**Task instructions:** Quote exactly, and only, the lines of the material below from the line with "obj.matrix_world = world" through the line with "before = set(bpy.data.objects)".
-- START Dataset content --
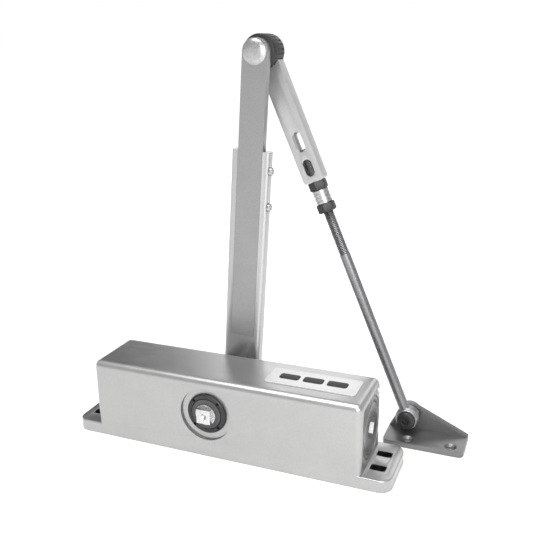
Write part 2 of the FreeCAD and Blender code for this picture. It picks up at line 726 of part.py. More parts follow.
def pinion_shaft():
    gear = doc.addObject("Part::Feature", "pinion_gear")
    gear.Shape = Part.Face(pinion_wire()).extrude(FreeCAD.Vector(0, size("gear_width"), 0))
    across = ("spindle_place", "bore_height")
    front_face = "-(%s)" % SIDE
    journal = rod("journal", "Y", "journal_radius", front_face, ARM_FRONT, across)
    ends = []
    square_end = "(%s - square_sink)" % ARM_BACK
    for name, low, high in (("front_square", front_face + " - square_proud", front_face + " + 1"),
                            ("rear_square", ARM_FRONT + " - 1", square_end)):
        ends.append(box(name, *square_about(low, high)))
    hole = rod("arm_screw_hole", "Y", "arm_screw_radius", square_end + " - arm_screw_reach",
               ARM_BACK + " + 1", across)
    dimple = cone("front_dimple", "Y", "dimple_radius", "dimple_radius / 6",
                  front_face + " - square_proud",
                  front_face + " - square_proud + dimple_depth", across)
    node(cut("pinion_shaft", fuse("pinion_solid", gear, journal, *ends), hole, dimple))
    node(ring("spindle_spacer", "Y", "journal_radius + spacer_wall", "journal_radius",
              "%s + spacer_gap" % SIDE, ARM_FRONT, across))


def along_arm(obj):
    """Lay a piece drawn along X from the spindle out along the arm."""
    obj.Placement.Rotation = FreeCAD.Rotation(FreeCAD.Vector(0, 1, 0), 1)
    tie(obj, "Placement.Rotation.Angle", "arm_lean - 90")
    return place(obj, "spindle_place", "0", "bore_height")


def along_forearm(obj):
    """Lay a piece drawn along X from the elbow down along the forearm."""
    obj.Placement.Rotation = FreeCAD.Rotation(FreeCAD.Vector(0, 1, 0), 1)
    tie(obj, "Placement.Rotation.Angle", "90 deg - " + FOREARM_LEAN)
    return place(obj, ELBOW_X, "0", ELBOW_Z)


def lower_arm():
    """Channel with a round hub and a square hole for the spindle."""
    wide = ("-channel_width / 2", "channel_width / 2")
    channel = box("channel_block", ("0", "channel_end"), (ARM_FRONT, ARM_BACK), wide)
    hub = rod("arm_hub", "Y", "arm_hub_radius", ARM_FRONT, ARM_BACK)
    narrow = ("-(bar_width / 2 + bar_gap)", "bar_width / 2 + bar_gap")
    trough = box("channel_trough", ("bar_start - bar_gap", "channel_end + 1"),
                 (ARM_FRONT + " - 1", CHANNEL_FLOOR), narrow)
    return channel, hub, trough


def main_arm():
    channel, hub, trough = lower_arm()
    holes = []
    for where in ("grip_near", "grip_far"):
        holes.append(rod(where + "_hole", "Z", "grip_radius", "-channel_width / 2 - 1",
                         "-bar_width / 2", (where, ARM_FRONT + " + grip_place")))
    blank = along_arm(cut("main_arm_blank", fuse("main_arm_solid", channel, hub), trough, *holes))
    square = box("arm_square_hole", *square_about(ARM_FRONT + " - 1", ARM_BACK + " + 1"))
    node(cut("main_arm_channel", blank, square))
    bar = box("bar_block", ("bar_start", "arm_length"), (ARM_FRONT, CHANNEL_FLOOR),
              ("-bar_width / 2", "bar_width / 2"))
    end = rod("bar_end", "Y", "bar_width / 2", ARM_FRONT, CHANNEL_FLOOR, ("arm_length", "0"))
    hole = rod("bar_hole", "Y", "rivet_radius + fit_gap", ARM_FRONT + " - 1",
               CHANNEL_FLOOR + " + 1", ("arm_length", "0"))
    node(along_arm(cut("main_arm_bar", fuse("bar_solid", bar, end), hole)))
    screws = []
    for where in ("grip_near", "grip_far"):
        across = (where, ARM_FRONT + " + grip_place")
        shank = rod(where + "_shank", "Z", "grip_radius", "-channel_width / 2",
                    "-bar_width / 2", across)
        head = rod(where + "_head", "Z", "2 * grip_radius", "-channel_width / 2 - grip_head",
                   "-channel_width / 2", across)
        screws.append(fuse(where + "_screw", shank, head))
    group = doc.addObject("Part::Compound", "arm_set_screws")
    group.Links = screws
    node(along_arm(group))
    across = ("spindle_place", "bore_height")
    washer_back = "%s + washer_thickness" % ARM_BACK
    node(ring("arm_washer", "Y", "washer_radius", "arm_screw_radius", ARM_BACK, washer_back,
              across))
    shank = rod("arm_screw_shank", "Y", "arm_screw_radius",
                ARM_BACK + " + 1 - arm_screw_reach", washer_back, across)
    head = rod("arm_screw_cap", "Y", "arm_screw_head_radius", washer_back,
               washer_back + " + arm_screw_head", across)
    socket = hexagon("arm_screw_socket", "Y", "screw_key",
                     washer_back + " + arm_screw_head - screw_key_depth",
                     washer_back + " + arm_screw_head + 1", across)
    node(cut("arm_screw", fuse("arm_screw_solid", shank, head), socket))


def elbow():
    """Black cover, spacer, rivet and washer at the joint of the two arms."""
    across = (ELBOW_X, ELBOW_Z)
    head_front = "%s - rivet_head" % ARM_FRONT
    washer_front = "%s + elbow_play" % FOREARM_BACK
    washer_back = "%s + washer_thickness" % washer_front
    shank = rod("rivet_shank", "Y", "rivet_radius", ARM_FRONT, washer_back, across)
    front = rod("rivet_front", "Y", "rivet_head_radius", head_front, ARM_FRONT, across)
    back = rod("rivet_back", "Y", "rivet_head_radius", washer_back, washer_back + " + rivet_head",
               across)
    node(fuse("elbow_rivet", shank, front, back))
    node(ring("elbow_washer", "Y", "washer_radius", "rivet_radius", washer_front, washer_back,
              across))
    hole = "rivet_radius + fit_gap"
    node(ring("elbow_spacer", "Y", "eye_radius", hole, COVER_FRONT + " + cover_wall",
              FOREARM_FRONT, across))
    cup = rod("cover_cup", "Y", "cover_radius", COVER_FRONT, FOREARM_BACK)
    inside = rod("cover_inside", "Y", "eye_radius + bar_gap", COVER_FRONT + " + cover_wall",
                 FOREARM_BACK + " + 1")
    bore = rod("cover_bore", "Y", hole, COVER_FRONT + " - 1", COVER_FRONT + " + cover_wall + 1")
    mouth = box("cover_mouth", ("0", "cover_radius + 1"),
                (FOREARM_FRONT + " - bar_gap", FOREARM_BACK + " + 1"),
                ("-(forearm_width / 2 + bar_gap)", "forearm_width / 2 + bar_gap"))
    node(along_forearm(cut("elbow_cover", cup, inside, bore, mouth)))


# --------------------------------------------------------------- forearm group
def forearm():
    """Flat forearm with two windows and a bore that the rod slides in."""
    wide = ("-forearm_width / 2", "forearm_width / 2")
    bar = box("forearm_block", ("0", "forearm_end"), (FOREARM_FRONT, FOREARM_BACK), wide)
    eye = rod("forearm_eye", "Y", "eye_radius", FOREARM_FRONT, FOREARM_BACK)
    middle = (FOREARM_MIDDLE, "0")
    hole = rod("forearm_hole", "Y", "rivet_radius + fit_gap", FOREARM_FRONT + " - 1",
               FOREARM_BACK + " + 1")
    bore = rod("forearm_bore", "X", "rod_radius + fit_gap", "rod_start - rod_shorten - rod_room",
               "forearm_end + 1", middle)
    windows = []
    low, high = FOREARM_FRONT + " - 1", FOREARM_BACK + " + 1"
    for name in ("inner_window", "outer_window"):
        ends = (name + "_near", name + "_far")
        windows.append(box(name + "_middle", ends, (low, high),
                           ("-window_width / 2", "window_width / 2")))
        windows += [rod(end + "_end", "Y", "window_width / 2", low, high, (end, "0"))
                    for end in ends]
    node(along_forearm(cut("forearm", fuse("forearm_solid", bar, eye), hole, bore, *windows)))
    inner = "rod_radius + fit_gap"
    first = "(forearm_end + nut_length)"
    second = "(forearm_end + nut_length + sleeve_length)"
    third = "(forearm_end + 2 * nut_length + sleeve_length)"
    for name, low, high in (("upper_lock_nut", "forearm_end", first),
                            ("lower_lock_nut", second, third)):
        blank = hexagon(name + "_blank", "X", "nut_flats", low, high, middle)
        bore = rod(name + "_bore", "X", inner, low + " - 1", high + " + 1", middle)
        node(along_forearm(cut(name, blank, bore)))
    node(along_forearm(ring("clamp_sleeve", "X", "sleeve_radius", inner, first, second, middle)))


def forearm_rod():
    middle = (FOREARM_MIDDLE, "0")
    stem = rod("rod_stem", "X", "rod_radius", "rod_start", "forearm_length - 2", middle)
    low = "(%s - rod_eye_thickness / 2)" % FOREARM_MIDDLE
    high = "(%s + rod_eye_thickness / 2)" % FOREARM_MIDDLE
    eye = rod("rod_eye", "Y", "rod_eye_radius", low, high, ("forearm_length", "0"))
    hole = rod("rod_eye_hole", "Y", "pivot_radius + fit_gap", low + " - 1", high + " + 1",
               ("forearm_length", "0"))
    node(along_forearm(cut("forearm_rod", fuse("rod_solid", stem, eye), hole)))


# ------------------------------------------------------------------ shoe group
def shoe():
    """Base plate with a sloping lug, and the shoulder screw that carries the rod."""
    lug_front = "(%s + rod_eye_thickness / 2 + lug_gap)" % FOREARM_MIDDLE
    lug_back = "(%s + lug_thickness)" % lug_front
    base_front = "(%s - shoe_front)" % FOREARM_MIDDLE
    plate = box("shoe_plate", ("-shoe_left", "shoe_right"), (base_front, lug_back),
                ("0", "shoe_thickness"))
    body = doc.addObject("PartDesign::Body", "shoe_lug")
    outline = polygon_sketch(body, "lug_outline", "XZ_Plane", [
        ("-shoe_left", "0"), ("shoe_right", "0"), ("shoe_right", "shoe_thickness"),
        ("lug_top_half", "pivot_height + lug_top"), ("-lug_top_half", "pivot_height + lug_top"),
        ("-shoe_left", "shoe_thickness")])
    tie(outline, "AttachmentOffset.Base.z", "-" + lug_front)
    pad(body, outline, "lug_thickness", reverse=True)
    boss = rod("lug_boss", "Y", "lug_radius", lug_front, lug_back, ("0", "pivot_height"))
    thread = rod("lug_thread", "Y", "pivot_radius", lug_front + " - 1", lug_back + " + 1",
                 ("0", "pivot_height"))
    holes = []
    for i, sign in enumerate(("-", "+")):
        across = ("shoe_hole_place %s shoe_hole_pitch / 2" % sign,
                  base_front + " + shoe_hole_inset")
        holes.append(rod("shoe_hole_%d" % i, "Z", "shoe_hole_radius", "-1", "shoe_thickness + 1",
                         across))
        holes.append(cone("shoe_sink_%d" % i, "Z", "shoe_hole_radius", "2 * shoe_hole_radius",
                          "shoe_thickness - sink_depth", "shoe_thickness + 1", across))
    bracket = cut("shoe_bracket", fuse("shoe_solid", plate, body, boss), thread, *holes)
    node(place(bracket, SHOE_X, "0", "0"))
    across = ("0", "pivot_height")
    washer_front = "(%s - rod_eye_thickness / 2 - pivot_play - washer_thickness)" % FOREARM_MIDDLE
    shank = rod("pivot_shank", "Y", "pivot_radius", washer_front, lug_back, across)
    head = rod("pivot_cap", "Y", "pivot_head_radius", washer_front + " - pivot_head",
               washer_front, across)
    socket = hexagon("pivot_socket", "Y", "screw_key", washer_front + " - pivot_head - 1",
                     washer_front + " - pivot_head + pivot_key_depth", across)
    screw = cut("shoe_pivot_screw", fuse("pivot_solid", shank, head), socket)
    node(place(screw, SHOE_X, "0", "0"))
    washer = ring("shoe_washer", "Y", "pivot_radius + pivot_washer_wall", "pivot_radius",
                  washer_front, washer_front + " + washer_thickness", across)
    node(place(washer, SHOE_X, "0", "0"))


def write_parts():
    """Check every object and sub-part, then write one STEP file per sub-part."""
    doc.recompute()
    bad = [o.Name for o in doc.Objects if {"Invalid", "Error"} & set(o.State)]
    bad += [n.Label for n in NODES if n.Shape.isNull() or not n.Shape.isValid()]
    if bad:
        raise RuntimeError("failed: " + ", ".join(bad))
    os.makedirs("parts", exist_ok=True)
    for item in NODES:
        item.Shape.exportStep(os.path.join("parts", item.Label + ".step"))
    print(len(NODES), "parts written")


housing()
end_plug("left", -1)
end_plug("right", 1)
bearing_set("front", -1)
bearing_set("rear", 1)
for regulator in VALVES:
    valve(*regulator)
name_badge()
piston_group()
spring("outer_spring", OUTER_COIL, "outer_wire_radius", "outer_turns")
spring("inner_spring", INNER_COIL, "inner_wire_radius", "inner_turns")
spring_adjustment()
pinion_shaft()
main_arm()
elbow()
forearm()
forearm_rod()
shoe()
write_parts()
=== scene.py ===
import json
import math

import bpy
from mathutils import Matrix, Vector


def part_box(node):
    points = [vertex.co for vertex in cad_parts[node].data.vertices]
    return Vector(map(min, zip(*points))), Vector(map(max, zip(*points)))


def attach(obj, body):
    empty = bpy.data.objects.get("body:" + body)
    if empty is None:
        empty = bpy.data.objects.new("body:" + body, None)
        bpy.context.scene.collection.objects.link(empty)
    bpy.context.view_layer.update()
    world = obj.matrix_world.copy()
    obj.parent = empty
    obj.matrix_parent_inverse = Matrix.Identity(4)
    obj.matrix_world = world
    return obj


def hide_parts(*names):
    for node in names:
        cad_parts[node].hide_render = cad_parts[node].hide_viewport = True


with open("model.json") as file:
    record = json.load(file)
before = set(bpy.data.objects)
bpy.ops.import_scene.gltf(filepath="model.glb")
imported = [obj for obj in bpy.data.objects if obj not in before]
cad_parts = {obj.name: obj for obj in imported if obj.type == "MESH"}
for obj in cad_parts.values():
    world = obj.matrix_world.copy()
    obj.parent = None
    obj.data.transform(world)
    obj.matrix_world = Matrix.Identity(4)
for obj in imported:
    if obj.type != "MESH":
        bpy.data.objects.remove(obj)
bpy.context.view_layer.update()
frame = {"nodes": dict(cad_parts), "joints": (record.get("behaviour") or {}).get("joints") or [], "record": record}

MM = 0.001
HAIR = 1e-5                 # points nearer a face than this lie on it
TINY = 1e-6                 # points nearer each other than this are one
FIT = 0.05 * MM             # running clearance
RIVET_BORE = 5.05 * MM      # holes on the elbow rivet
ROD_RADIUS = 4 * MM
ROD_BORE = 4.05 * MM        # holes for the rod and for the pivots of its size
WASHER_EDGE = 0.3 * MM
NODES = frame["nodes"]
JOINT = {joint["name"]: joint for joint in frame["joints"]}
SPINDLE = Vector(JOINT["spindle_turn"]["pos_m"])
ELBOW = Vector(JOINT["elbow_hinge"]["pos_m"])
SHOE = Vector(JOINT["shoe_hinge"]["pos_m"])


# ---------------------------------------------------------------- bench tools
def clear():
    if bpy.context.mode != "OBJECT":
        bpy.ops.object.mode_set(mode="OBJECT")
    bpy.ops.object.select_all(action="DESELECT")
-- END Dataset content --
**Result below:**
    obj.matrix_world = world
    return obj


def hide_parts(*names):
    for node in names:
        cad_parts[node].hide_render = cad_parts[node].hide_viewport = True


with open("model.json") as file:
    record = json.load(file)
before = set(bpy.data.objects)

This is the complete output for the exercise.